The CVSR today has changed significantly from when Siegfried founded it in 1972. “It’s a very different railroad”, Peter says. In the early days, there might be 200 passengers a weekend. Today, the railroad typically handles around 200,000 passengers per year, with ridership nearly doubling every year. Events like the yearly “Steam in the Valley” event featuring Nickel Plate Road 2-8-4 No. 765 from the Fort Wayne Railroad Historical Society have certainly contributed to that, as well as newer features, such as dinner trains and first-class cars, like the former California Zephyr cars the railroad acquired in 2018.

Siegfried is a spry 87 today, and he is still proud to speak about the railroad he helped start, and he can regale you with hours of stories about the early years and his time running the operation, speaking in his thick German accent. Siegfried immigrated to Canada from Germany in 1957, and later to the United States in 1959. He tells one story of how he first had the idea of having passenger trains bring people to the Hale Farm and Village via what was then the Cleveland – Akron route of the Baltimore & Ohio Railroad, which also followed the path of the historic Ohio & Erie Canal. He had noticed that there was not much traffic was running on the line, and he decided to take his idea to the local B&O officials. “They practically threw me out of the office!” he says. But he didn’t give up, of course, within a few years, they would have the railroad after all, and would be sharing the scenic beauty of the Cuyahoga Valley National Park with generations of railfans and tourists from around the globe. “The railroad has been one of the most fantastic things in my life,” Siegfried says.

While Peter certainly has his own style and vision for the CVSR, he says that it’s nice having his father around to go to for advice, if he needs it. But, at the same time, while Siegfried is retired, like any father, he is certainly not shy about giving his opinion on things if he feels like it. And he usually doesn’t shy away.

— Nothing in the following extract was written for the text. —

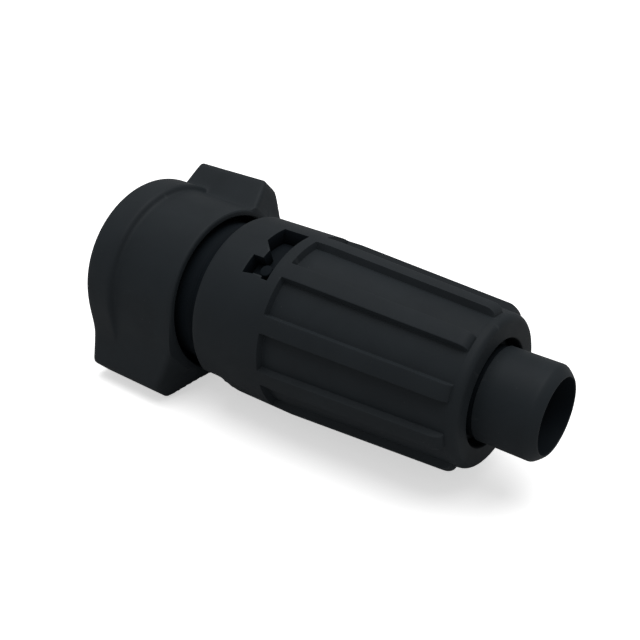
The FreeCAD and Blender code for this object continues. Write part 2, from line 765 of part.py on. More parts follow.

This father/son duo has brought the enjoyment of heritage and tourist railroading to thousands of people in Northeast Ohio and far beyond for nearly 50 years, and they don’t look to be stopping anytime soon. They’re always restoring and purchasing equipment to fit the needs of the operation, and always looking at new ideas. With Peter Buerling now at the throttle of the operation his father founded, the Cuyahoga Valley Scenic Railroad looks to be steaming forward with a bright future.